──────── Source data

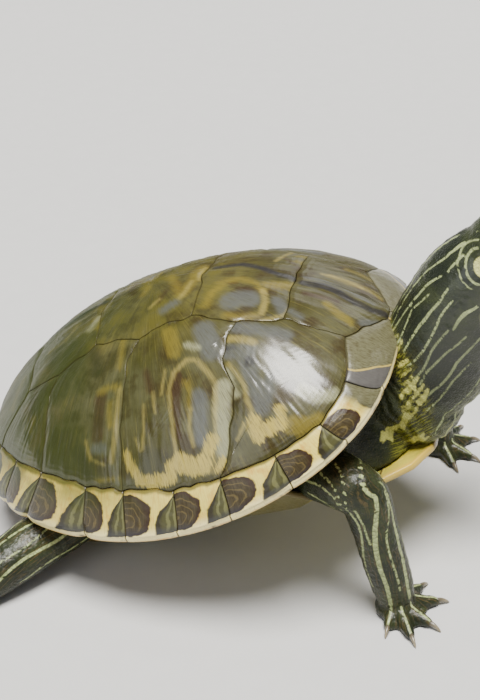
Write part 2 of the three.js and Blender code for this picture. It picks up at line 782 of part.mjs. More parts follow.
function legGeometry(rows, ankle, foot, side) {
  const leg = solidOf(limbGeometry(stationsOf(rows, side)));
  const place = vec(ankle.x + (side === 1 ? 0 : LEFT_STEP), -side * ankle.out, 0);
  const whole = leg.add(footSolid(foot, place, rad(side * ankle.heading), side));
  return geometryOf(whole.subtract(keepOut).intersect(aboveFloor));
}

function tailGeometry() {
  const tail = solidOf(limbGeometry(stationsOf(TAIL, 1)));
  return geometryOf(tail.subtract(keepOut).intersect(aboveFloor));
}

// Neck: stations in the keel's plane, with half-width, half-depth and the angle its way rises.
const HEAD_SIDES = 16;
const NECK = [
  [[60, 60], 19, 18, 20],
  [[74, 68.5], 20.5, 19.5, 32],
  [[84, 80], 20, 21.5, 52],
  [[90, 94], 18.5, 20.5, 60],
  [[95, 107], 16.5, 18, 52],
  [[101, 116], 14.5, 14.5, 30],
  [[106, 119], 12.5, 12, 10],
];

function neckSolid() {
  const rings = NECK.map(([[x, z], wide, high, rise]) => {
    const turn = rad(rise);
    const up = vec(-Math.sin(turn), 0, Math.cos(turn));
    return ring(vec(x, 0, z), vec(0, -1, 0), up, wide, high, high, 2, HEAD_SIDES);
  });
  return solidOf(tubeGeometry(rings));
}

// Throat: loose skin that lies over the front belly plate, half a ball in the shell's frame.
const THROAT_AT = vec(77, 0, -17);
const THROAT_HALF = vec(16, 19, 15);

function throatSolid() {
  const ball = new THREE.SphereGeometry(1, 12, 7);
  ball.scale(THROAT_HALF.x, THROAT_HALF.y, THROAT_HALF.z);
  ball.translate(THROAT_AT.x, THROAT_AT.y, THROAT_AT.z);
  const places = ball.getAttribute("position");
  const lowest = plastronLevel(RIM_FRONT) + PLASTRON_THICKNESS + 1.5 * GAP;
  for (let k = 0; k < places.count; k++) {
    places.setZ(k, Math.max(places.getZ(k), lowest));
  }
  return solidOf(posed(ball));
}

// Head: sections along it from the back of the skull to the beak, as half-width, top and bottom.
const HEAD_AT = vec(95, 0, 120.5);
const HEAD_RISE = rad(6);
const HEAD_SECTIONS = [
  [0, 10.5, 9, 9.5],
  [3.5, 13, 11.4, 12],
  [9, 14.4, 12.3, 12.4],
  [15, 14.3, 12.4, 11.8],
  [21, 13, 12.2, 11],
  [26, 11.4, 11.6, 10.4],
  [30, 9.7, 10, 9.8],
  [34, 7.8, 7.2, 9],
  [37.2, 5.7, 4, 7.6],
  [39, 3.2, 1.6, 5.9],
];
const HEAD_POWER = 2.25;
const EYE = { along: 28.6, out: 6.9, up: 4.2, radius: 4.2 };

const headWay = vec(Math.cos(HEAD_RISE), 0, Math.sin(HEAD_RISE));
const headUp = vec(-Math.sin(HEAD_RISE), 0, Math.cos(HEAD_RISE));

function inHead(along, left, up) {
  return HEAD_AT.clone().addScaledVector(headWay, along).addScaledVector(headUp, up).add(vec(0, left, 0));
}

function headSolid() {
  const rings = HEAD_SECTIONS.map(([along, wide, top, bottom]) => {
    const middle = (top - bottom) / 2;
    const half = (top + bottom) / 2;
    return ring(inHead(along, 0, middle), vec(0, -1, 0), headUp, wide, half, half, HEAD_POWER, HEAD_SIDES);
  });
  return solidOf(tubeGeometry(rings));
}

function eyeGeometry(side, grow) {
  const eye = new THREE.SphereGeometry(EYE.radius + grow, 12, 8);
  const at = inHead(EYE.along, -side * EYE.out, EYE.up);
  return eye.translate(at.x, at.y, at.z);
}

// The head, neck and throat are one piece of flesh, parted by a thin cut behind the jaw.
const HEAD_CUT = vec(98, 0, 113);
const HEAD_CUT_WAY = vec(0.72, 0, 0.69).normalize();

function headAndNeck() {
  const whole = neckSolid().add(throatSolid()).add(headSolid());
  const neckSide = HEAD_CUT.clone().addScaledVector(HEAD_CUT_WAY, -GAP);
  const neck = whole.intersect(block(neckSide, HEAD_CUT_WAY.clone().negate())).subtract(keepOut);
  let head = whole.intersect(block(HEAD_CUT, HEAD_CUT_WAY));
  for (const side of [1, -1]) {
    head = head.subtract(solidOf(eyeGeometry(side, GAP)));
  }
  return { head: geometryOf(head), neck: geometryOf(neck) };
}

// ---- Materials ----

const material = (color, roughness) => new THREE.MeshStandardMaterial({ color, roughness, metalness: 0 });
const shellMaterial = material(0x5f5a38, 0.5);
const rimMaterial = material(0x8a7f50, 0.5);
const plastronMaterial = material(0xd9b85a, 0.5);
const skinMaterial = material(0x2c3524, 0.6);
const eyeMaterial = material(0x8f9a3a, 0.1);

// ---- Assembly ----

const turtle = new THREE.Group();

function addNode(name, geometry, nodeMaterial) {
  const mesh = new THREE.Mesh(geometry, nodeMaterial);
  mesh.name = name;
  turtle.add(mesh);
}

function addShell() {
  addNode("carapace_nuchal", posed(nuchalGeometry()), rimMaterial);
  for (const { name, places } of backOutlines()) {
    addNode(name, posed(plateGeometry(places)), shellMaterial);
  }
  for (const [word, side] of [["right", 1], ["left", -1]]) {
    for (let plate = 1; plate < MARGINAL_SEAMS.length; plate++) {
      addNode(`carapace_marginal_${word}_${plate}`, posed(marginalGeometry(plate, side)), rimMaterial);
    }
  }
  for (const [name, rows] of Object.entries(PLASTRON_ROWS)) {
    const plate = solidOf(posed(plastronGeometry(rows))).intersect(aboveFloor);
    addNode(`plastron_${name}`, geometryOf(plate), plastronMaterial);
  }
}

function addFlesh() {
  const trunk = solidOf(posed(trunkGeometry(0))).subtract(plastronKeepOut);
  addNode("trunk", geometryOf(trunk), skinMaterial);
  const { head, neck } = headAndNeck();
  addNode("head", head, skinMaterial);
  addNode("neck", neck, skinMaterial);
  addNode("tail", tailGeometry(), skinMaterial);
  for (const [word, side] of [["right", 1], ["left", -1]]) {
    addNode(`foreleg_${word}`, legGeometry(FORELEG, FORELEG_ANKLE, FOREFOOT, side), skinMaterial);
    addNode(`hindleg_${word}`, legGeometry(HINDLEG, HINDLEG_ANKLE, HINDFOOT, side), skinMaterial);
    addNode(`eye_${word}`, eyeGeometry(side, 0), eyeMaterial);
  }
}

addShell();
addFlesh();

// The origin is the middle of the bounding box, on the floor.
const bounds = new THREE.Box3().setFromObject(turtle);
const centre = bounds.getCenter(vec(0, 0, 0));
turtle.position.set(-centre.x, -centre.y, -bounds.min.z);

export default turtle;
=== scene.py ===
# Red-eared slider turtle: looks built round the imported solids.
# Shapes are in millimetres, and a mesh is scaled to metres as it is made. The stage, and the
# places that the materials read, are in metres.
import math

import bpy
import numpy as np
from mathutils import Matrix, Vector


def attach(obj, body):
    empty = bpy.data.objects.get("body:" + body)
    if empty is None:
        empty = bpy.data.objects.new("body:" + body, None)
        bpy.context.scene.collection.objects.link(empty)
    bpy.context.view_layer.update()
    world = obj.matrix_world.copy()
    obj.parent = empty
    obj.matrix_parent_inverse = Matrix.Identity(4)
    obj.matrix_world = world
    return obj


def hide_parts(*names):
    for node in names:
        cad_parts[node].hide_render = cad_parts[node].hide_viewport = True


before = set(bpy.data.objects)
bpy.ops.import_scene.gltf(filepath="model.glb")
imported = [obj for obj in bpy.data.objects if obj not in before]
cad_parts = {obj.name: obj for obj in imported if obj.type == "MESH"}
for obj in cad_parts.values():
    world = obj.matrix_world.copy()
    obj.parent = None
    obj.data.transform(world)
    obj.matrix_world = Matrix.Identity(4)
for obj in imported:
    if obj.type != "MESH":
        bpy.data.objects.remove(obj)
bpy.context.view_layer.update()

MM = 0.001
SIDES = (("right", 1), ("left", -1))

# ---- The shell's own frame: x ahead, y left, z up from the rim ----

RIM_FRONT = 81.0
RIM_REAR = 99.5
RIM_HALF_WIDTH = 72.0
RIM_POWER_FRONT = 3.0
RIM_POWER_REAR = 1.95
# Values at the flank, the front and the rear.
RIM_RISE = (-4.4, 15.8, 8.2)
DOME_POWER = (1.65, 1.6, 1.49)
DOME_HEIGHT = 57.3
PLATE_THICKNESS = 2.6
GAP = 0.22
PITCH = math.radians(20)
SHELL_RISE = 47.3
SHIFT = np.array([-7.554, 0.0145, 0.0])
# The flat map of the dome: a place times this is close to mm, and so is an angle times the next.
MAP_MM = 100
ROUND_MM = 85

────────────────

■ Task to complete: Retype exactly the lines above, from the one with "obj.matrix_parent_inverse = Matrix.Identity(4)" through the one with "obj.data.transform(world)", inclusive.

■ Task response:
    obj.matrix_parent_inverse = Matrix.Identity(4)
    obj.matrix_world = world
    return obj


def hide_parts(*names):
    for node in names:
        cad_parts[node].hide_render = cad_parts[node].hide_viewport = True


before = set(bpy.data.objects)
bpy.ops.import_scene.gltf(filepath="model.glb")
imported = [obj for obj in bpy.data.objects if obj not in before]
cad_parts = {obj.name: obj for obj in imported if obj.type == "MESH"}
for obj in cad_parts.values():
    world = obj.matrix_world.copy()
    obj.parent = None
    obj.data.transform(world)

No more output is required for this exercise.